I've read that the Hilliard Ensemble insists on Pythagorean tuning for medieval music, but this seems to contradict my understanding that a capella singers of all periods essentially strive to have the same purity of intervals. Am I wrong?
I think you’ve slightly misinterpreted the issue, in that from the medieval to the renaissance period, there does seem to have been a shift in opinion on how to achieve the best tuning.

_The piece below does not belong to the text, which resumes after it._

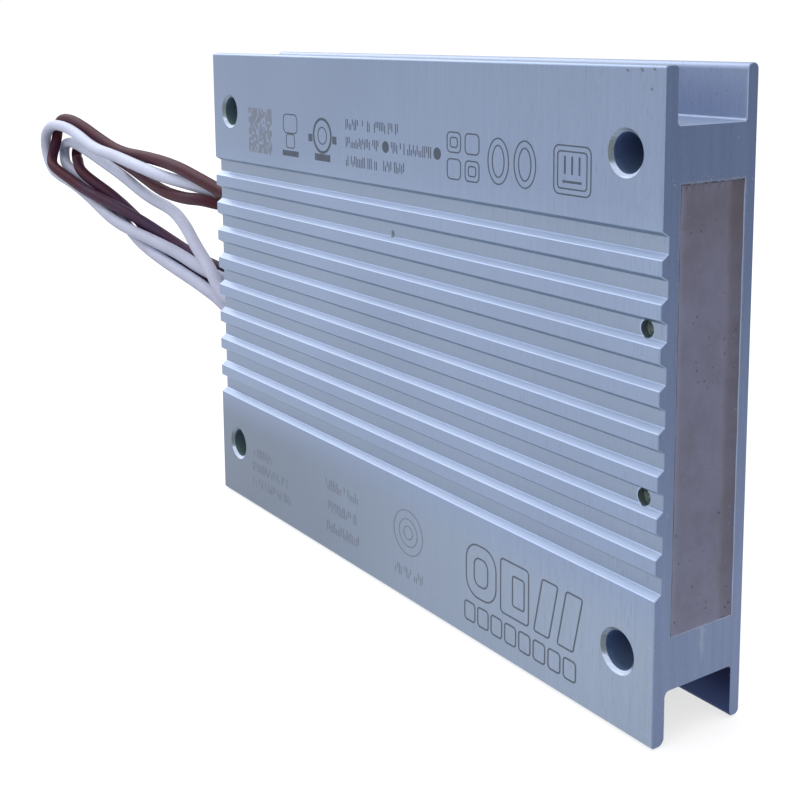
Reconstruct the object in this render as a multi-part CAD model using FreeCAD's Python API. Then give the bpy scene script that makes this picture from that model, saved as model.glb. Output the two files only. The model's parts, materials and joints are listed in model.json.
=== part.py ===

I for one am in agreement with Paul Hilliard as viewing Pythagorean tuning to be generally better (i.e. historically appropriate) for the medieval repertoire, and syntonic tuning to be musically better for the
a cappella music of the renaissance, given that the ideal of a choir singing without any form of instrumental accompaniment was actually a lot rarer than one would expect from performance practice nowadays, outside of the very best choirs.
This is a “horses for courses” type of argument. In
a cappella music from the 19th century onwards, the necessity for equal temperament was pushed forward in order to be able to accomodate modulations to distant keys. However, this provides no excuse for a choir reading a work by Brahms, Schönberg, or Schnittke, say, to sing a triad with badly-tuned thirds. In these cases, you should tune to the just ratios vertically, even if this involves fudging intervals horizontally here and there when reading harmonically ambiguous accidentals.
Would it be appropriate to sing a M3 as something other than 5/4 (maybe several cents sharp or flat) in certain circumstances even in a capella singing?
Intervals being a few cents out here and there is unavoidable with human singers, especially in faster-moving music: we’re neither computers nor precisely modulated sine wave generators. If a slightly modified, impure interval is demanded by a certain context, then yes, it’s appropriate.